Blend speech with sensory details to tether talk to place. The scrape of cicadas under a veranda roof, the hiss of billy tea, the clack of a telegraph key—all can interrupt, underscore, or animate conversation. Calibrate the balance between quoted lines and free indirect discourse; letting the narrator absorb a character’s idiom maintains momentum while preserving voice. Study letters, court exchanges, and period journalism to absorb rhythms. Then compress. Good dialogue carries intent, stakes, and era in as few lines as possible. The test: if you changed the setting, would the talk still fit? If the answer is no, you have found the century in the cadence.
Place as Protagonist: Australian Settings, Book Clubs, and Real-World Resonance
Landscape in Australian settings is never mere scenery; it shapes plot, character, and ethics. Coastal humidity can warp timber and temper alike. Inland drought can pinch dialogue into sparseness. The city, too, has its tides: wharfside economies, quarantine stations, alleyway codes. Treat place as a character with desires and memory. Map your story across seasons and infrastructures—stock routes, shipping lanes, coach roads, telegraph wires—to trace how movement changes power. Weather becomes a structural device: a looming dust storm can compress timelines; a flood can force adversaries into uneasy alliance.

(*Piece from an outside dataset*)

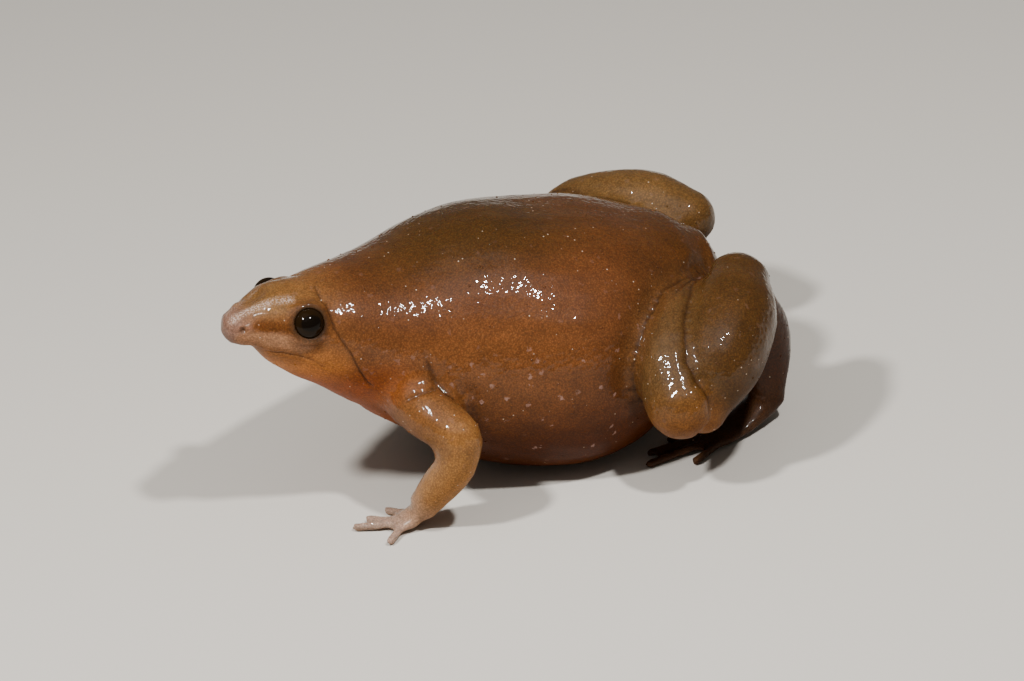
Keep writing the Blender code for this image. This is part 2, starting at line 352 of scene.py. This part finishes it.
def along(co, line):
    """How far each point lies from a line of points, and how far along it, from 0 to 1."""
    best = np.full(len(co), 1e9)
    place = np.zeros(len(co))
    for n, (a, b) in enumerate(zip(line, line[1:])):
        share = np.clip((co - a) @ (b - a) / np.dot(b - a, b - a), 0, 1)
        away = np.linalg.norm(co - a - share[:, None] * (b - a), axis=1)
        place = np.where(away < best, (n + share) / (len(line) - 1), place)
        best = np.minimum(best, away)
    return best, place


def reach(co, line):
    return along(co, np.array(line, float))[0]


def laid(line):
    """The line with its points set closer and laid onto the sheet."""
    corners = [Vector(p) for p in places(sheet)]
    surface = BVHTree.FromPolygons(corners, [p.vertices[:] for p in sheet.polygons])
    steps = np.linspace(0, 1, 4, endpoint=False)[:, None]
    closer = [a + steps * (b - a) for a, b in zip(line, line[1:])]
    return np.array([surface.find_nearest(p)[0] for p in np.vstack(closer + [line[-1:]])])


def apart(co, point):
    return np.linalg.norm(co - np.array(point), axis=1)


def eye_of(name):
    low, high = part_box(name)
    return np.array((low + high) / 2) / MM


eyes = []
for name, outward in (("eye_left", LEFTWARD), ("eye_right", -LEFTWARD)):
    look = 0.88 * outward + 0.4 * UPWARD + 0.15 * FORWARD
    eyes.append((name, eye_of(name), look / np.linalg.norm(look)))
nostrils = [np.array(solids["head"].find_nearest(p)[0]) for p in (NOSTRIL, mirrored(NOSTRIL))]
mouths = both_sides(MOUTH)
napes = both_sides(NAPE_FOLD)


def finer(mesh, wanted):
    """The mesh with the edges inside the wanted places halved."""
    shape = bmesh.new()
    shape.from_mesh(mesh)
    chosen = wanted(np.array([v.co for v in shape.verts]))
    edges = [e for e in shape.edges if chosen[e.verts[0].index] and chosen[e.verts[1].index]]
    bmesh.ops.subdivide_edges(shape, edges=edges, cuts=1, use_grid_fill=True)
    bmesh.ops.triangulate(shape, faces=[f for f in shape.faces if len(f.verts) > 4])
    shape.to_mesh(mesh)
    shape.free()
    mesh.update()
    return mesh


def near_face(co, margin):
    chosen = np.zeros(len(co), bool)
    for _, centre, look in eyes:
        chosen |= (apart(co, centre) < 1.15 + margin) & ((co - centre) @ look > -0.55)
    for place in nostrils:
        chosen |= apart(co, place) < 0.32 + margin
    for line in mouths:
        chosen |= reach(co, line) < 0.13 + margin
    for line in napes:
        chosen |= reach(co, line) < 0.1 + margin
    return chosen


def near_limbs(co):
    away = distances(co)
    chosen = np.minimum.reduce([away[n] for n in FLESH if kind_of(n) in ("hand", "foot")]) < 0.3
    for _, across, there in folds_near(away):
        chosen |= (across < 0.32) & (there > 0.4)
    for line in (SHOULDER_FOLD, FLANK_FOLD, FAR_LEG_FOLD):
        chosen |= reach(co, line) < 0.4
    return chosen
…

The bookshelf offers case studies. In The Secret River, the Hawkesbury’s tidal rhythms mirror escalating conflicts on the frontier; the river’s beauty and menace scaffold moral tension. Richard Flanagan’s Gould’s Book of Fish uses Tasmania’s coastlines and prisons to distort time and interrogate truth, proving how form can echo history’s fragmentations. Peter Carey’s True History of the Kelly Gang turns bush myth into a propulsive first-person engine, showing how voice and place can fuse. These novels model how writing techniques—unreliable narration, hybrid forms, recursive motifs—can make setting inseparable from theme.
This intimacy with place resonates beyond solitary reading. Book clubs gravitate to historical novels because they spark layered conversations: whose version of events is centered, how characters rationalize harm, what parallels exist with contemporary Australia. Provide back-matter questions that invite scrutiny: Which labor built the prosperity depicted? Where does the narrative challenge official memory? What would the story look like if told by a character at the margins? Offer a short guide to local archives, museums, and walking trails that let readers inhabit the terrain after the last page.
Writers seeking to deepen this relationship can study Australian historical fiction craft strategies that fuse research with emotion. Start with primary sources such as station diaries and mission records; layer in botanical notes, ship logs, and newspaper classifieds; then translate into lived texture through sensory details. This is not nostalgia but inquiry. When handled with care, colonial storytelling reveals systems—not just events—and asks readers to reconsider what the land remembers. Place, voice, and evidence entwine; the result is a novel that travels easily from creative writing circles to classroom syllabi to living-room discussions, carrying history forward in the shared air of conversation.